Tuesday, June 30, 2015

What is Chef (Part 1)



Hello All,
Chef is an awesome Configuration Management Tool to automate your IT and it’s open source and supported by a community of system administrators and developers. Chef configures and manages your infrastructure no matter if it’s on-premises or in the cloud. You can also use Chef for application deployment. Basically, with Chef, you change your infrastructure to code and have some of the same characteristics of applications such as testing, repeating, and versioning. 


With Chef, your infrastructure is consistent, which means instead of configuring servers manually, you can automate it with Chef in such a way that meets security and compliance requirements and avoid repeating tasks. And in general, servers that configures manually are so fragile and hard to understand and modify and debug. This would be worse if the number of servers goes high, let’s say above 20 servers. And most importantly, it’s really easy to rebuild the servers with Chef from scratch and this is not the case for those servers that are built manually. A good example can be losing a server for whatever reason, let’s say a virus or disk failures, and restoring your servers with all the same configuration automatically and quickly.

You can install Chef on Linux, Mac OS, and Windows,  but I am going to install Chef on CentOS 6.0. First of all, you need to download the installation package. Go to https://downloads.chef.io/index.html and select Chef Development Kit.

                                                                           Figure 1



 In the next page, I selected Red Hat Enterprise Linux which is good for CentOS as well in my case. 


                                                                              Figure 2


Then select either Linux 6 or Linux 7, whatever fits your requirement in your environment. In my case, I chose Linux 6. 

                                                                                     Figure 3

Now, open terminal and run the below command to install Chef:
Note: depends on your version of package, you may change the numbers
rpm -Uvh chefdk-0.6.2-1.el6.x86_64.rpm

                                                                                      Figure 4


Now, verify that ruby has been installed in correct location (/opt/chefdk/embedded/bin/ruby). Also, make sure ruby is in the PATH. If not, add it by export command:
export PATH=”/opt/chefdk/embedded/bin:$PATH”
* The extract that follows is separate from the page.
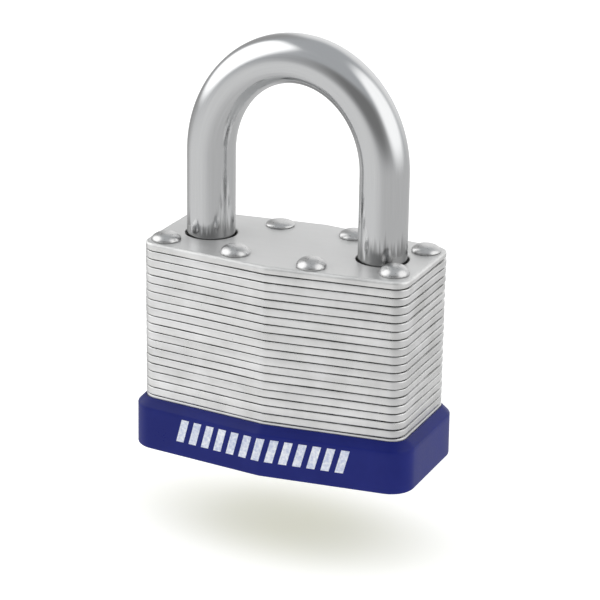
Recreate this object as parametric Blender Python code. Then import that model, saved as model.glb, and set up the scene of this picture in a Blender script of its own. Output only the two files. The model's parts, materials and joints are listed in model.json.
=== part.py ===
"""A laminated steel padlock with a plastic bumper, closed and unlocked, its plug turned a quarter turn.

The lock stands on its bumper. The body is a stack of separate punched plates held by eight rivets.
All dimensions below are in millimetres. X runs across the two legs and the front faces -Y.
"""

import math

import bmesh
import bpy
from mathutils import Matrix
from mathutils import Vector
from mathutils import geometry

MM = 0.001

# Outline of the plates: a long hexagon with short sides and a soft ridge down the front and back
HALF_WIDTH = 32.5
RIDGE_Y = 17.16
CORNER_Y = 13.62
CORNER_RADIUS = 3.75
RIDGE_RADIUS = 5.1

# The stack
PLATES = 24
PLATE_THICKNESS = 1.65
GAP = 0.3
PITCH = PLATE_THICKNESS + GAP
BODY_TOP = 49.65

# Rivets
RIVETS = ((27.8, 9.05), (9.4, 11.7))
RIVET_RADIUS = 2.0
RIVET_HEAD_RADIUS = 3.4
RIVET_HEAD_HEIGHT = 1.9
RIVET_FOOT_HEIGHT = 1.2
RIVET_SIDES = 8

# Shackle
LEG_X = 21.3
SHACKLE_RADIUS = 5.6
ARCH_START_Z = 69.25
ARCH_HEIGHT = 23.82
TOE_Z = 35.45
HEEL_Z = 12.45
HEEL_SHOULDER_Z = 15.15
NECK_TOP_Z = 32.45
NECK_RADIUS = 3.2
LEG_CLEARANCE = 0.4
SHACKLE_SIDES = 16

# Locking bolts and the cam between them, in the slot of plates 3 and 4
BOLT_Z = 40.2
BOLT_HEIGHT = 3.6
BOLT_IN = 2.7
BOLT_OUT = 15.4
BOLT_HALF_WIDTH = 5.5
CAM_SHORT = 2.4
CAM_LONG = 4.5
SHAFT_RADIUS = 2.5
NOTCH_X = LEG_X - 3.2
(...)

                                                                                     Figure 5


Then make sure all Chef components has been installed successfully. Run the below command:
ls /opt/chedk/bin
Also, verify the chef client version.

                                                                                      Figure 6


And that’s all for part 1. In part 2, I will show you some simple example and going through basic commands.